• **Instructions for the task**
Wherever the string "parts" appears in the listing, copy that line.

[START Supplied records]

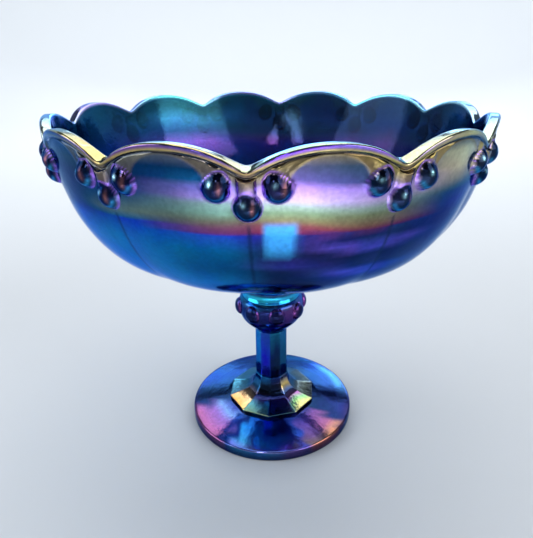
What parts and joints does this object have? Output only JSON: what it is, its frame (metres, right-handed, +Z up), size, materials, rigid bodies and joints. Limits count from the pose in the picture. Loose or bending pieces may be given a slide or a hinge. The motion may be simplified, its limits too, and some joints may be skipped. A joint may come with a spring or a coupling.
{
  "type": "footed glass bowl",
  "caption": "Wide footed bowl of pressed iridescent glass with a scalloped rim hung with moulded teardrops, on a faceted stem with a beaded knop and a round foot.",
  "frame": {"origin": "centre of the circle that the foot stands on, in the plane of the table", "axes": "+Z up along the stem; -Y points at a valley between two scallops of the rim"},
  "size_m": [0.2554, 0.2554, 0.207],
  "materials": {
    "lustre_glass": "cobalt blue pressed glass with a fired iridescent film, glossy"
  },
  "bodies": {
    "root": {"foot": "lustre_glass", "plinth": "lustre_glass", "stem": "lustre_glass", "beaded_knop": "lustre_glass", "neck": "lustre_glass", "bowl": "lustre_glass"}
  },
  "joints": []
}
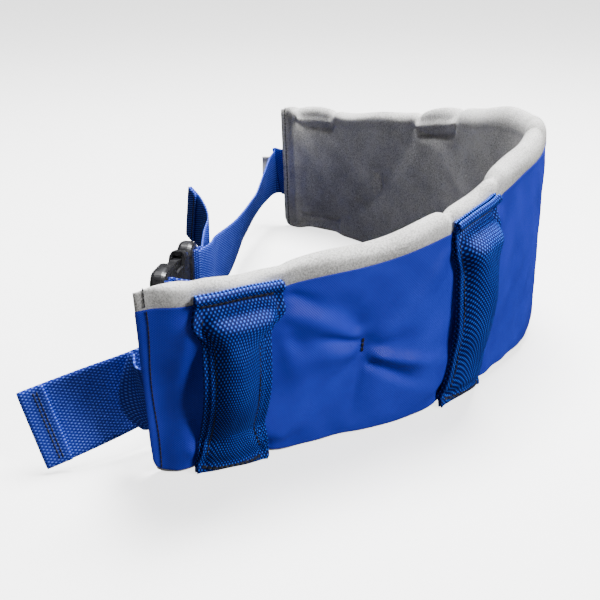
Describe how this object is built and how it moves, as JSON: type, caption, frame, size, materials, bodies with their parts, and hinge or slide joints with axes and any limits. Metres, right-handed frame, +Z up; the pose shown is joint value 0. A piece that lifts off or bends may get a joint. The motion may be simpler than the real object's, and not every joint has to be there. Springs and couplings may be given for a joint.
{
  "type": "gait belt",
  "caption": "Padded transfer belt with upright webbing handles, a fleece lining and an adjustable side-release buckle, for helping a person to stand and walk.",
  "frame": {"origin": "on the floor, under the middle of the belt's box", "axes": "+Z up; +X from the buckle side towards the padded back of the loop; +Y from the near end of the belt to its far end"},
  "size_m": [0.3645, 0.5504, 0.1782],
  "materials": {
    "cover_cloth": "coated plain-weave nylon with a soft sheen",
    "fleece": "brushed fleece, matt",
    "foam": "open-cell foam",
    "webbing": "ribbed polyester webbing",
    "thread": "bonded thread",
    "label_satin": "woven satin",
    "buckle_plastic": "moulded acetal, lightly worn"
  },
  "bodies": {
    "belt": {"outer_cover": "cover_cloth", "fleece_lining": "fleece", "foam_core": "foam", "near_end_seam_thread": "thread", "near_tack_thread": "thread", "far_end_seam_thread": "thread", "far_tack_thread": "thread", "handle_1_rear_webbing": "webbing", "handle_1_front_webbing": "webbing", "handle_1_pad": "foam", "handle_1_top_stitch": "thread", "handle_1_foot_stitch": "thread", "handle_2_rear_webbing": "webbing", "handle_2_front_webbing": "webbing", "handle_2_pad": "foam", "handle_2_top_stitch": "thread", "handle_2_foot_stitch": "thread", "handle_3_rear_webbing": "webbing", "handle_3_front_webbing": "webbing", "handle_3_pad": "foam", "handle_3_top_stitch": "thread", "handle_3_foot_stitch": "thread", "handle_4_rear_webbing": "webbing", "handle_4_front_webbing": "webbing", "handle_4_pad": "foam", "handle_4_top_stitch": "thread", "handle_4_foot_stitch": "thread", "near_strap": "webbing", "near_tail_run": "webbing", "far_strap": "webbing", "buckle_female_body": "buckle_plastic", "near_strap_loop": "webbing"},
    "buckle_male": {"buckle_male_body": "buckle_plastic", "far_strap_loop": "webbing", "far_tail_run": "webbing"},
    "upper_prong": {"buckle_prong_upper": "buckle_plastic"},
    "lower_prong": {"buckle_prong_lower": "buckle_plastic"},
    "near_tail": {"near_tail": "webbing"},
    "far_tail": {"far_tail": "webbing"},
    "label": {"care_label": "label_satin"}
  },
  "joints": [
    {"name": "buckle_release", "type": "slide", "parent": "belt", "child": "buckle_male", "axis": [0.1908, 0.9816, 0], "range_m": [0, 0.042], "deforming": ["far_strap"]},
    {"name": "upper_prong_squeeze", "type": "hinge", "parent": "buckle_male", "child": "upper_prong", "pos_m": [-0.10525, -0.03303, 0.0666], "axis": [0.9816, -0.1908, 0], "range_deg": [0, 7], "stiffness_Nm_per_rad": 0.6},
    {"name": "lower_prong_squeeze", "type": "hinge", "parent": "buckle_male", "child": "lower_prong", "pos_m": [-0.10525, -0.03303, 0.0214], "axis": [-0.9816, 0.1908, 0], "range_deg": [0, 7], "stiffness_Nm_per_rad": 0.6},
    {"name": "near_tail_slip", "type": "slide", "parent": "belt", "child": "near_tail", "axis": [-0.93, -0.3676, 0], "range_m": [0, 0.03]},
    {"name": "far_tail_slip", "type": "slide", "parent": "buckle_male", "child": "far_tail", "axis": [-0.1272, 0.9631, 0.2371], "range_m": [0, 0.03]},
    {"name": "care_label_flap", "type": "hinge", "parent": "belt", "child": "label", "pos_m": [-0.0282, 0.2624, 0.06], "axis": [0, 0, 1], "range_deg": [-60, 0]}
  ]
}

[END Supplied records]

• **Solution to this task**
What parts and joints does this object have? Output only JSON: what it is, its frame (metres, right-handed, +Z up), size, materials, rigid bodies and joints. Limits count from the pose in the picture. Loose or bending pieces may be given a slide or a hinge. The motion may be simplified, its limits too, and some joints may be skipped. A joint may come with a spring or a coupling.
Describe how this object is built and how it moves, as JSON: type, caption, frame, size, materials, bodies with their parts, and hinge or slide joints with axes and any limits. Metres, right-handed frame, +Z up; the pose shown is joint value 0. A piece that lifts off or bends may get a joint. The motion may be simpler than the real object's, and not every joint has to be there. Springs and couplings may be given for a joint.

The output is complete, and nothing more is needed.